Political ecology: environmental performativity and natural capital commodification

I am also interested in the relationship between scientific measurement, environmental protection, and natural capital commodification. Working with Theo Stanley (University of Southampton), we have explored how the legitimacy of woodland carbon offsetting schemes are upheld by accreditation officials who determine how carbon gets measured and monetised. This work built on some theoretical and review work we did on the notion of Environmental Performativity.

How do environments, thick with variation, get known through metrics and measures; and what happens as we seek out fixes for complex socio-ecological problems in market-friendly governance mechanisms?

Metabolism

I am the PI on a project entitled Metabolic Sentinels. Based on an ethnography of wild swimmers swimming in polluted waters, I am working with Oscar Hartman Davies (KTH Stockholm) to explore how and why people use their bodies as sensors to understand the river health crisis in the UK. 

This work is part of a broader programme of work focusing on metabolism.
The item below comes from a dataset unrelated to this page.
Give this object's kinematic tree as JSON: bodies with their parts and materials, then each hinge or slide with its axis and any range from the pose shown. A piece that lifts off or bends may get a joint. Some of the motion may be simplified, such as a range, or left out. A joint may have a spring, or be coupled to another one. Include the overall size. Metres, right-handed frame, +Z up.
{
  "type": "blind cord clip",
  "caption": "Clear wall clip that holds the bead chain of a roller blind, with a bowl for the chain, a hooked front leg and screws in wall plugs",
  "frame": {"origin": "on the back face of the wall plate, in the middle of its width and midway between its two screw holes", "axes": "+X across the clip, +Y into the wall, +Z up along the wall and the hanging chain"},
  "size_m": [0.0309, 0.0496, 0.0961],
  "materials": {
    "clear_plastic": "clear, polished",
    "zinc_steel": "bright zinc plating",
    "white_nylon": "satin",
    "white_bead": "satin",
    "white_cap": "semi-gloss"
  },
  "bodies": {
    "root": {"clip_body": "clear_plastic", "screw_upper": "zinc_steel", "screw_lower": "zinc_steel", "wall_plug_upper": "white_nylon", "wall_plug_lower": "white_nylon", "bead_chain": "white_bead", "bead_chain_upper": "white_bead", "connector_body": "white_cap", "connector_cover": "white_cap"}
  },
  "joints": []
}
Across the social sciences and environmental humanities, metabolism is figuring as provocation to think about the mutual entanglement of bodies and their environments. Together with close collaborators, Jonny Turnbull (University of Durham) and Adam Searle (The University of Nottingham) we are producing papers and a collected volume, along with multiple conference panels, centred on metabolism's emergence as a tool of socio-ecological remediation. 

How are bodies and environments mutually constituted through metabolic relations; and how are those connections being enrolled into the operations of biopower, accumulation, and control?
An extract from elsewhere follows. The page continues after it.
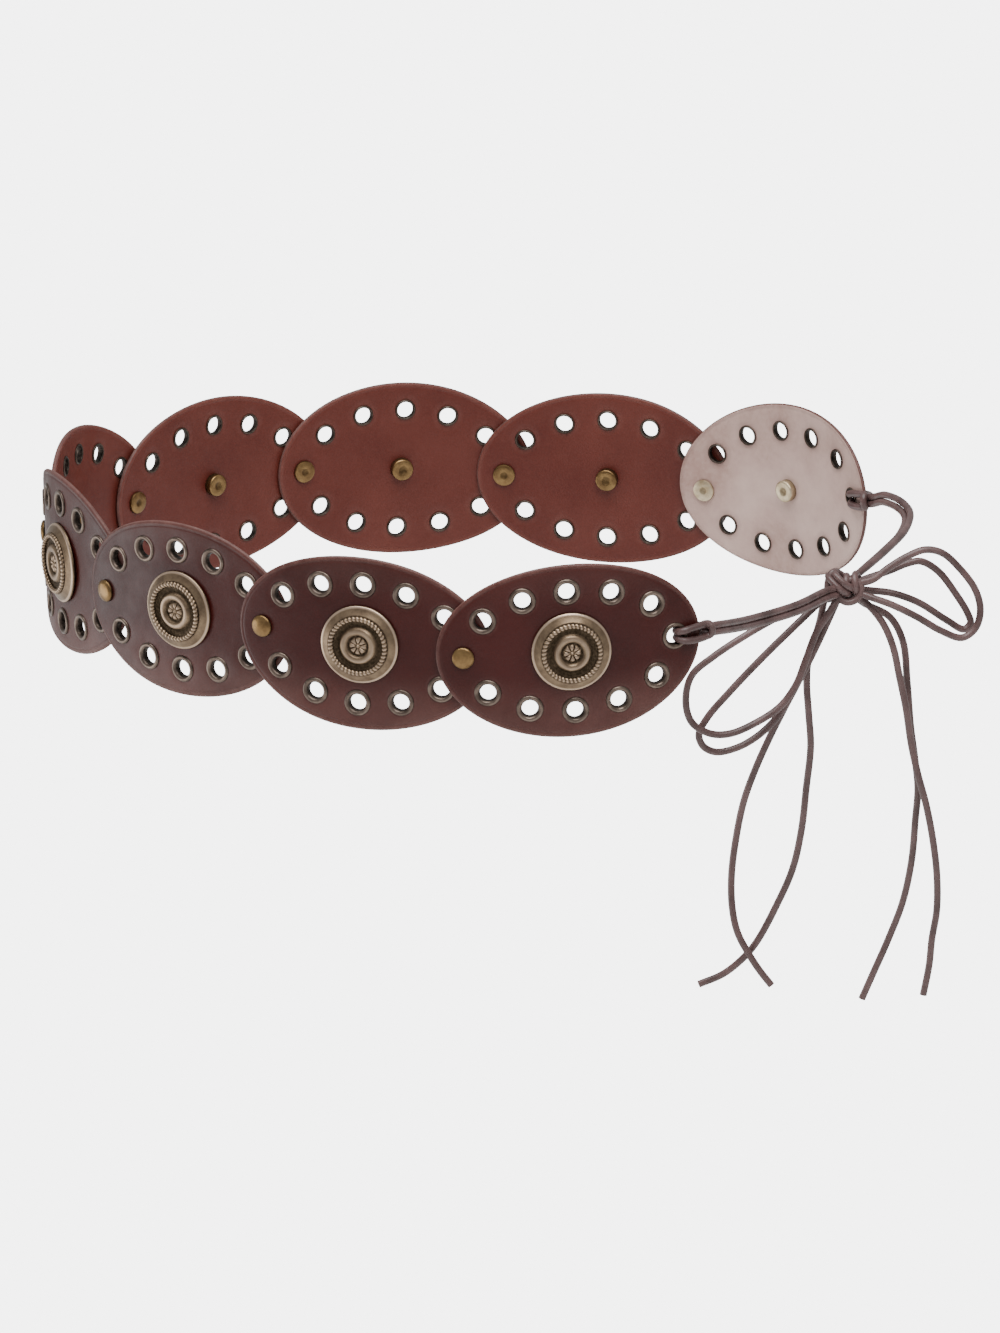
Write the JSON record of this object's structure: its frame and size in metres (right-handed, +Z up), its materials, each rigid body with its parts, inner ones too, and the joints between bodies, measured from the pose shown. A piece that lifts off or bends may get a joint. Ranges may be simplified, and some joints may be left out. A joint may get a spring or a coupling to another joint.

Microbes, disease, and repair

 As part of this environmental geography and political ecological component of my work, I have also done research on agricultural biosecurity and pest management. Working closely with an entomologist, I produced an interdisciplinary dictionary to help broker dialogue between social scientists interested in alternative low-impact forms of land management, and agronomists developing organic ways of controlling agricultural pests. More recently, this work has resulted in an article in Nature's Sustainable Agriculture journal. The article promotes a model of what my colleagues (an interdisciplinary team of soil scientists from CIFAR and social scientists from the University of Oxford) and I termed Microbial Repair.
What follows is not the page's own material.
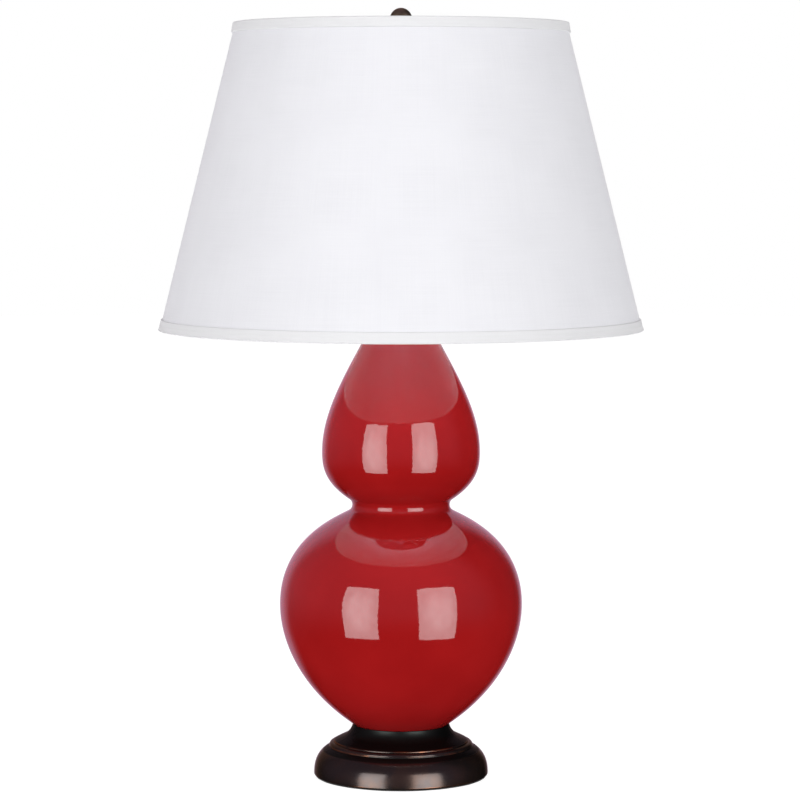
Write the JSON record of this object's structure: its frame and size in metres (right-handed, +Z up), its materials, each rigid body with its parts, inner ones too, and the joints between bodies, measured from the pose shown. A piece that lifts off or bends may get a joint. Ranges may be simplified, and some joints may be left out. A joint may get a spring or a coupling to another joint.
{
  "type": "table lamp",
  "caption": "Table lamp with a glazed double gourd body on a turned metal foot, a tapered fabric shade on a harp, and a ball finial.",
  "frame": {"origin": "centre of the felt's underside, on the table under the lamp's axis", "axes": "+Z up the lamp's axis; -Y the front, with the switch key; +Y the back, with the cord inlet; X in the harp's plane"},
  "size_m": [0.4951, 0.4951, 0.7874],
  "materials": {
    "felt": "pressed wool felt",
    "fibreboard": "raw hardboard",
    "patina_bronze": "dark bronze patina, satin, worn brown on its edges",
    "finial_bronze": "dark bronze patina, satin",
    "glaze": "deep red gloss glaze",
    "brass": "lacquered brass",
    "zinc_steel": "zinc-plated steel",
    "gasket_rubber": "soft black rubber",
    "phenolic": "moulded phenolic",
    "key_plastic": "moulded black plastic",
    "card": "insulating card",
    "bulb_glass": "soft white coated glass",
    "bulb_metal": "bare aluminium",
    "bulb_vitrite": "black glass",
    "solder": "tinned",
    "white_wire": "white enamel",
    "styrene": "white hardback styrene",
    "linen": "white plain-weave fabric",
    "linen_trim": "white folded fabric tape"
  },
  "bodies": {
    "base": {"felt_pad": "felt", "base_board": "fibreboard", "base_foot": "patina_bronze", "cord_bushing": "phenolic", "bottom_washer": "zinc_steel", "lock_washer": "zinc_steel", "bottom_nut": "zinc_steel", "lamp_rod": "zinc_steel", "base_gasket": "gasket_rubber", "ceramic_body": "glaze", "neck_gasket": "gasket_rubber", "vase_cap": "patina_bronze", "neck_spacer": "finial_bronze", "harp_saddle": "finial_bronze", "top_nut": "zinc_steel", "socket_cap": "finial_bronze", "socket_set_screw": "zinc_steel", "socket_shell": "finial_bronze", "insulating_sleeve": "card", "switch_block": "phenolic", "terminal_screws": "brass", "screw_shell": "brass", "center_contact": "brass"},
    "key": {"switch_shaft": "brass", "switch_key": "key_plastic"},
    "bulb": {"bulb_globe": "bulb_glass", "bulb_cap": "bulb_metal", "bulb_insulator": "bulb_vitrite", "bulb_button": "solder"},
    "harp": {"harp_wire": "finial_bronze"},
    "left_sleeve": {"ferrule_left": "finial_bronze"},
    "right_sleeve": {"ferrule_right": "finial_bronze"},
    "stud": {"harp_stud": "brass"},
    "shade": {"spider_arms": "white_wire", "spider_washer": "white_wire", "top_ring": "white_wire", "bottom_ring": "white_wire", "shade_liner": "styrene", "shade_fabric": "linen", "top_trim": "linen_trim", "bottom_trim": "linen_trim"},
    "finial": {"finial": "finial_bronze"}
  },
  "joints": [
    {"name": "key_turn", "type": "hinge", "parent": "base", "child": "key", "pos_m": [0, -0.02, 0.5378], "axis": [0, -1, 0], "continuous": true},
    {"name": "bulb_unscrew", "type": "slide", "parent": "base", "child": "bulb", "axis": [0, 0, 1], "range_m": [0, 0.026]},
    {"name": "harp_lift", "type": "slide", "parent": "base", "child": "harp", "axis": [0, 0, 1], "range_m": [0, 0.03]},
    {"name": "left_sleeve_slide", "type": "slide", "parent": "harp", "child": "left_sleeve", "axis": [0, 0, 1], "range_m": [0, 0.011]},
    {"name": "right_sleeve_slide", "type": "slide", "parent": "harp", "child": "right_sleeve", "axis": [0, 0, 1], "range_m": [0, 0.011]},
    {"name": "shade_turn", "type": "hinge", "parent": "harp", "child": "stud", "pos_m": [0, 0, 0.754], "axis": [0, 0, 1], "continuous": true},
    {"name": "shade_lift", "type": "slide", "parent": "stud", "child": "shade", "axis": [0, 0, 1], "range_m": [0, 0.32]},
    {"name": "finial_unscrew", "type": "slide", "parent": "shade", "child": "finial", "axis": [0, 0, 1], "range_m": [0, 0.016]}
  ]
}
How are landscape-scale agro-ecosystems conditioned by the microbial communities they are made up of; and how can improved social and ecological conditions in the food and land use sectors be secured through microbial intervention?

Environmental geography: cattle, legumes, and soil

This work is building on a long-standing research interest I have in soil health and livestock agriculture (particularly ruminant grazers like cattle and sheep). Using relational materialist ontologies and more-than-human geographies, I have studied the emergence of new modes of producing food and caring for agricultural landscapes. Empirically, this work has studied the Regenerative Agricultural movement (RegenAg to its advocates), and the promises being made about the soil carbon sequestration benefits of livestock-arable integration, rotational grazing, and cover cropping. This work produced several journal articles, a policy-facing report, and two book chapters. 

This agricultural work has also studied the importance - though frequent exclusion - of legumes (peas, beans, lentils) in industrialised farming systems. This neglect is a structural inheritance from legumes' exclusion from programmes of research and development and the lopsided investments made into crops like wheat, barley, soya, and corn.

What happens as the diversity and pace of agro-ecosystems are traded in for simplicity and acceleration; and how are uneven histories of agricultural research and development inscribed into farmed landscapes, today?